▶ _PROBLEM REQUIREMENTS_:
Up to and including the line with "const SLIP = 1.4;", reproduce the listing below exactly, beginning at its first line.
• • •
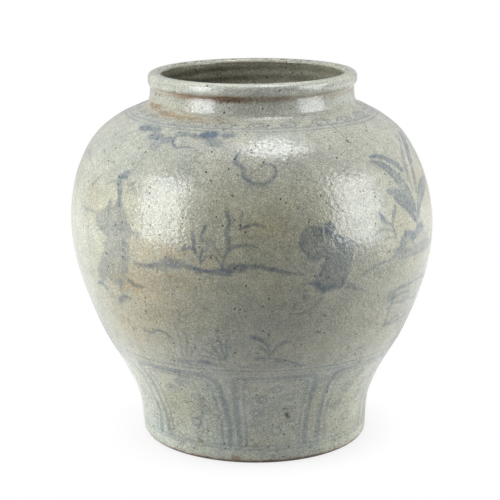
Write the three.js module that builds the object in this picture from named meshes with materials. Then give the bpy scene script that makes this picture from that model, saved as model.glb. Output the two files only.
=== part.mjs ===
// Wide-shouldered stoneware storage jar of the guan form, in millimetres, +Z up.
// The origin is on the ground, below the middle of the belly.
//
// A jar of this size is thrown in sections. Each section is a ring of revolution, and the
// sections are luted with slip: a neck collar on the shoulder, an upper body on a lower body
// at the belly, and a base disc bedded on a ledge inside the foot. The drying and the firing
// then let the stack settle a little out of true, and the last function does the same.

import * as THREE from "three";

// Driving dimensions
const SEGMENTS = 60; // facets round each ring
const GAP = 0.3; // clearance between neighbouring pieces
const SLIP = 1.4; // thickness of a slip layer

const HEIGHT = 339.6; // foot to the crown of the rim, before the rim tilts
const BELLY_SEAM = 206; // level of the joint between the two body sections
const SHOULDER_TOP = 306.8; // level of the upper body's cut edge
const BODY_WALL = 8; // wall thickness of the upper body
const FOOT_WALL = 12; // wall thickness just above the base
const MOUTH_RADIUS = 83.2; // inner lip
const NECK_BORE = 85.5; // inside of the neck at its root
const NECK_RADIUS = 93; // outside of the neck, at its waist
const SOCKET_RADIUS = 94.6; // outside of the neck where the slip fillet covers it
const FILLET_TOP = 314.2; // the fillet climbs the neck to this level
const FILLET_FOOT = 105; // and runs out on the shoulder at this radius
const RIM_RADIUS = 95.2; // outside of the rolled rim
const ROLL_BOTTOM = 328; // level of the groove under the roll
const CROWN_RADIUS = 89.8; // where the rim is highest

const FOOT_CONTACT_OUTER = 100.3; // the ring that stands on the ground
const FOOT_CONTACT_INNER = 88;
const FOOT_ROUNDING = 5.6; // height of the rounded edge outside the contact ring
const LEDGE_TOP = 7; // seat of the base disc
const SEAT_RADIUS = 93.5; // wall of the seat, at the ledge
const SEAT_DRAFT = 1; // how much the seat widens up to the disc's top
const BASE_THICKNESS = 12;

// Outside of the body: radius every 30 mm or so up the wall, then closer on the shoulder
const BODY_OUTLINE = new THREE.SplineCurve([
  new THREE.Vector2(105.4, 10),
  new THREE.Vector2(109, 40),
  new THREE.Vector2(121.6, 70),
  new THREE.Vector2(138.8, 100),
  new THREE.Vector2(151.5, 130),
  new THREE.Vector2(161.2, 160),
  new THREE.Vector2(166.3, 190),
  new THREE.Vector2(165.8, 218),
  new THREE.Vector2(160.6, 244),
  new THREE.Vector2(151.2, 267),
  new THREE.Vector2(138.8, 285),
  new THREE.Vector2(122.4, 298),
  new THREE.Vector2(105.2, SHOULDER_TOP),
]);

// How far the centre of each level has drifted along +X, from the foot up to the rim
const CENTRE_DRIFT = new THREE.SplineCurve([
  new THREE.Vector2(3, 0),
  new THREE.Vector2(1.2, 70),
  new THREE.Vector2(1.1, 140),
  new THREE.Vector2(-0.1, 210),
  new THREE.Vector2(-1.6, 272),
  new THREE.Vector2(-0.1, 308),
  new THREE.Vector2(0.3, HEIGHT),
]);
const NECK_TILT = THREE.MathUtils.degToRad(0.5); // the neck leans, high on the +X side
const TILT_FROM = 298; // the tilt grows between these two levels
const TILT_FULL = 318;

const point = (radius, level) => new THREE.Vector2(radius, level);

// The parameter at which a curve that climbs reaches a level
function parameterAt(curve, level) {
  let low = 0;
  let high = 1;
  for (let step = 0; step < 40; step++) {
    const middle = (low + high) / 2;
    if (curve.getPoint(middle).y < level) low = middle;
    else high = middle;
  }
  return low;
}

function outsideRadius(level) {
  return BODY_OUTLINE.getPoint(parameterAt(BODY_OUTLINE, level)).x;
}

// Points on the outside of the body from one level up to another
function outside(fromLevel, toLevel, steps) {
  const from = parameterAt(BODY_OUTLINE, fromLevel);
  const to = parameterAt(BODY_OUTLINE, toLevel);
  const points = [];
  for (let i = 0; i <= steps; i++) {
    points.push(BODY_OUTLINE.getPoint(THREE.MathUtils.lerp(from, to, i / steps)));
  }
  return points;
}

// Points on the inside of the wall, square to the outside, from one level down to another
function inside(fromLevel, toLevel, steps, wallAt) {
  const from = parameterAt(BODY_OUTLINE, fromLevel);
  const to = parameterAt(BODY_OUTLINE, toLevel);
  const points = [];
  for (let i = 0; i <= steps; i++) {
    const t = THREE.MathUtils.lerp(from, to, i / steps);
    const outer = BODY_OUTLINE.getPoint(t);
    const climb = BODY_OUTLINE.getTangent(t);
    const wall = wallAt(outer.y);
    points.push(point(outer.x - climb.y * wall, outer.y + climb.x * wall));
  }
  return points;
}

// Points of a bent line from one end to the other, pulled towards the middle point
function bend(start, pull, end, steps) {
  return new THREE.QuadraticBezierCurve(start, pull, end).getPoints(steps);
}

// The lower body thins from the foot wall to the body wall
function lowerWall(level) {
  const share = THREE.MathUtils.smoothstep(level, LEDGE_TOP + BASE_THICKNESS, BELLY_SEAM);
  return THREE.MathUtils.lerp(FOOT_WALL, BODY_WALL, Math.sqrt(share));
}

// Neck with its rolled rim: up the outside, over the crown and down the bore
function neckCollarProfile() {
  const bottom = SHOULDER_TOP + GAP + SLIP + GAP;
  return [
    point(NECK_BORE, bottom),
    point(SOCKET_RADIUS, bottom),
    point(SOCKET_RADIUS, FILLET_TOP),
    point(NECK_RADIUS + 0.3, FILLET_TOP + 3.5),
    point(NECK_RADIUS, FILLET_TOP + 7.5),
    point(NECK_RADIUS - 0.2, ROLL_BOTTOM - 1.4),
    ...bend(
      point(NECK_RADIUS, ROLL_BOTTOM),
      point(RIM_RADIUS, ROLL_BOTTOM + 0.8),
      point(RIM_RADIUS, ROLL_BOTTOM + 4.6),
      4,
    ),
    ...bend(
      point(RIM_RADIUS, HEIGHT - 4.4),
      point(RIM_RADIUS - 0.2, HEIGHT - 0.4),
      point(CROWN_RADIUS, HEIGHT),
      5,
    ),
    ...bend(
      point(MOUTH_RADIUS + 2.8, HEIGHT - 0.3),
      point(MOUTH_RADIUS, HEIGHT - 0.7),
      point(MOUTH_RADIUS, HEIGHT - 3.6),
      4,
    ),
    point(MOUTH_RADIUS + 0.9, HEIGHT - 11),
    point(NECK_BORE - 0.4, HEIGHT - 21),
    point(NECK_BORE, bottom),
  ];
}

// Shoulder and upper belly: the wall turns in to a cut edge that carries the neck
function upperBodyProfile() {
  const bottom = BELLY_SEAM + GAP + SLIP / 2;
  return [
    point(NECK_BORE, SHOULDER_TOP),
    ...bend(point(NECK_BORE, 304.6), point(NECK_BORE, 300.6), point(90.5, 300.2), 3),
    ...inside(SHOULDER_TOP - 0.8, bottom + 8, 9, () => BODY_WALL),
    point(outsideRadius(bottom) - BODY_WALL, bottom),
    ...outside(bottom, SHOULDER_TOP, 14),
    point(NECK_BORE, SHOULDER_TOP),
  ];
}

// Lower belly, waist and foot: the wall thickens down to a ledge for the base disc, and ends
// in the foot ring, which is rounded outside and chamfered inside
function lowerBodyProfile() {
  const top = BELLY_SEAM - GAP - SLIP / 2;
  const seatTop = LEDGE_TOP + GAP + SLIP + BASE_THICKNESS;
  return [
    point(FOOT_CONTACT_INNER + 1, 0),
    ...bend(
      point(FOOT_CONTACT_OUTER - 0.8, 0),
      point(FOOT_CONTACT_OUTER + 3.6, 0.2),
      point(FOOT_CONTACT_OUTER + 4.9, FOOT_ROUNDING),
      4,
    ),
    ...outside(10.2, top, 15),
    point(outsideRadius(top) - BODY_WALL, top),
    ...inside(top - 8, 30, 10, lowerWall),
    point(SEAT_RADIUS + SEAT_DRAFT, seatTop),
    point(SEAT_RADIUS, LEDGE_TOP),
    point(FOOT_CONTACT_INNER, LEDGE_TOP),
    point(FOOT_CONTACT_INNER, 1),
    point(FOOT_CONTACT_INNER + 1, 0),
  ];
}

// The disc that closes the foot, tapered like its seat and a little dished on top
function baseDiscProfile() {
  const bottom = LEDGE_TOP + GAP + SLIP + GAP;
  const top = bottom + BASE_THICKNESS;
  const clear = GAP + SLIP + GAP;
  return [
    point(0, bottom),
    point(SEAT_RADIUS - clear, bottom),
    point(SEAT_RADIUS + SEAT_DRAFT - clear, top),
    point(60, top - 0.8),
    point(0, top - 1.5),
  ];
}

// Slip between shoulder and neck: a flat layer, a fillet up the outside of the neck and a
// ridge pressed out into the bore
function neckSeamProfile() {
  const bottom = SHOULDER_TOP + GAP;
  const top = bottom + SLIP;
  const neckSide = SOCKET_RADIUS + GAP;
  return [
    point(NECK_BORE - 1.2, bottom + 0.2),
    point(FILLET_FOOT, bottom),
    ...bend(
      point(FILLET_FOOT - 0.7, bottom + 0.5),
      point(neckSide + 2.7, bottom + 2.5),
      point(neckSide + 0.5, FILLET_TOP),
      4,
    ),
    point(neckSide, FILLET_TOP),
    point(neckSide, top),
    point(NECK_BORE - 1.2, top - 0.2),
    point(NECK_BORE - 1.8, (bottom + top) / 2),
    point(NECK_BORE - 1.2, bottom + 0.2),
  ];
}

// Slip between the two body sections: a flat layer and a rounded ridge inside
function bellySeamProfile() {
  const low = BELLY_SEAM - SLIP / 2;
  const high = BELLY_SEAM + SLIP / 2;
  const outer = outsideRadius(BELLY_SEAM);
  const wallSide = outer - BODY_WALL - GAP;
  return [
    point(outer, low),
    point(outer, high),
    point(wallSide, high),
    point(wallSide, high + 4),
    ...bend(
      point(wallSide - 1, high + 4.6),
      point(wallSide - 4.2, BELLY_SEAM),
      point(wallSide - 1, low - 4.6),
      3,
    ),
    point(wallSide, low - 4),
    point(wallSide, low),
    point(outer, low),
  ];
}

// Slip round the base disc: under its edge, up its side and out over it in a fillet
function baseSeamProfile() {
  const low = LEDGE_TOP + GAP;
  const discTop = low + SLIP + GAP + BASE_THICKNESS;
  const wallLow = SEAT_RADIUS - GAP;
  const wallHigh = SEAT_RADIUS + SEAT_DRAFT - GAP;
  return [
    point(FOOT_CONTACT_INNER + 0.4, low),
    point(wallLow, low),
    point(wallHigh, discTop),
    ...bend(
      point(wallHigh + 0.1, discTop + 7),
      point(wallHigh - 3, discTop + 0.8),
      point(wallHigh - 11, discTop + 0.9),
      3,
    ),
    point(wallHigh - 11, discTop + GAP),
    point(wallHigh - SLIP, discTop + GAP),
    point(wallLow - SLIP, low + SLIP),
    point(FOOT_CONTACT_INNER + 0.4, low + SLIP),
    point(FOOT_CONTACT_INNER + 0.4, low),
  ];
}

// Lets a ring settle: its levels drift along X, and the neck tilts
function settle(geometry) {
  const places = geometry.getAttribute("position");
  for (let i = 0; i < places.count; i++) {
    const x = places.getX(i);
    const z = places.getZ(i);
    const level = THREE.MathUtils.clamp(z, 0, HEIGHT);
    const drift = CENTRE_DRIFT.getPoint(parameterAt(CENTRE_DRIFT, level)).x;
    const tilt = NECK_TILT * THREE.MathUtils.smoothstep(z, TILT_FROM, TILT_FULL);
    places.setX(i, x + drift);
    places.setZ(i, z + x * Math.tan(tilt));
  }
  geometry.computeVertexNormals();
}

const jar = new THREE.Group();

function addRing(name, profile, color, roughness) {
  const geometry = new THREE.LatheGeometry(profile, SEGMENTS);
  geometry.rotateX(Math.PI / 2);
  settle(geometry);
  const material = new THREE.MeshStandardMaterial({ color, roughness, metalness: 0 });
  const mesh = new THREE.Mesh(geometry, material);
  mesh.name = name;
  jar.add(mesh);
}

addRing("neck_collar", neckCollarProfile(), 0xa9aba0, 0.25);
addRing("upper_body", upperBodyProfile(), 0xa5a99b, 0.25);
addRing("lower_body", lowerBodyProfile(), 0xa0a79b, 0.25);
addRing("base_disc", baseDiscProfile(), 0x8b6f55, 0.8);
addRing("neck_seam_slip", neckSeamProfile(), 0xa3a597, 0.3);
addRing("belly_seam_slip", bellySeamProfile(), 0x8f9186, 0.35);
addRing("base_seam_slip", baseSeamProfile(), 0x84857a, 0.4);

export default jar;
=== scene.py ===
# Wide-shouldered stoneware jar of the guan form, painted in blue under a crackled glaze.
# Every thrown section and ring of slip is a turned profile, in millimetres. The painting is
# a list of brush strokes placed by angle and level. Each vertex keeps its share of pigment,
# and the mesh is finer where a stroke has an edge.

import math

import bmesh
import bpy
import numpy as np
from mathutils import Euler, Matrix


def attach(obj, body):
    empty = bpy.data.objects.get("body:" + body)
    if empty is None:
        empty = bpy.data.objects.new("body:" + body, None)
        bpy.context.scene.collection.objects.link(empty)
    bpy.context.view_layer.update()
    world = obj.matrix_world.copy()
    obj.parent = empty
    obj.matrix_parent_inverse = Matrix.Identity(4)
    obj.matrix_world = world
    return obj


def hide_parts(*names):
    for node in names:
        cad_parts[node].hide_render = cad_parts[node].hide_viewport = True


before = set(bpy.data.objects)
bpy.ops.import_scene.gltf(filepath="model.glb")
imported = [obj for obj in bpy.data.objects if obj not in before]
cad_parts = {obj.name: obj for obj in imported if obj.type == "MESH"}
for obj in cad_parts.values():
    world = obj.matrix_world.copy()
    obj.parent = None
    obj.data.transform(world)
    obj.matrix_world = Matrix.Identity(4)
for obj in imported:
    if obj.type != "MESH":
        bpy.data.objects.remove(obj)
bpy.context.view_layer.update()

MM = 0.001
DEGREE = math.pi / 180

# Levels and radii of the jar, as in the frame
HEIGHT = 339.6
BELLY_SEAM = 206
SHOULDER_TOP = 306.8
FILLET_TOP = 317.7
BODY_WALL = 8
FOOT_WALL = 12
BASE_TOP = 21
DISC_BOTTOM = 9
NECK_BORE = 85.5
MOUTH_RADIUS = 83.2
LEDGE_TOP = 7
FOOT_BORE = 88
DISC_SEAT = 93.5
GAP = 0.3  # between a ring of slip and the sections that it joins

# Outside of the body, (radius, level)
BODY_OUTLINE = [
    (105.4, 10), (109, 40), (121.6, 70), (138.8, 100), (151.5, 130), (161.2, 160), (166.3, 190),
    (165.8, 218), (160.6, 244), (151.2, 267), (138.8, 285), (122.4, 298), (105.2, SHOULDER_TOP),
]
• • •
▶ _OUTPUT OF THE TASK_:
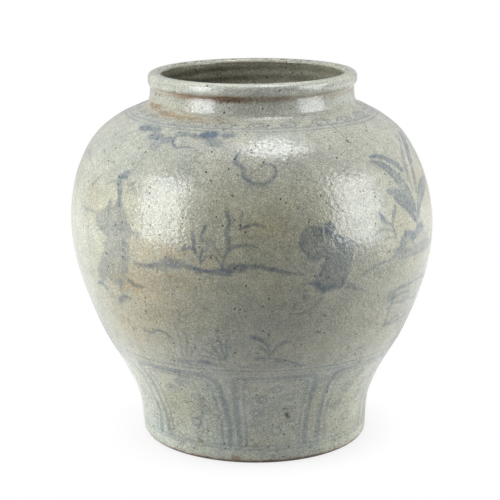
Write the three.js module that builds the object in this picture from named meshes with materials. Then give the bpy scene script that makes this picture from that model, saved as model.glb. Output the two files only.
=== part.mjs ===
// Wide-shouldered stoneware storage jar of the guan form, in millimetres, +Z up.
// The origin is on the ground, below the middle of the belly.
//
// A jar of this size is thrown in sections. Each section is a ring of revolution, and the
// sections are luted with slip: a neck collar on the shoulder, an upper body on a lower body
// at the belly, and a base disc bedded on a ledge inside the foot. The drying and the firing
// then let the stack settle a little out of true, and the last function does the same.

import * as THREE from "three";

// Driving dimensions
const SEGMENTS = 60; // facets round each ring
const GAP = 0.3; // clearance between neighbouring pieces
const SLIP = 1.4; // thickness of a slip layer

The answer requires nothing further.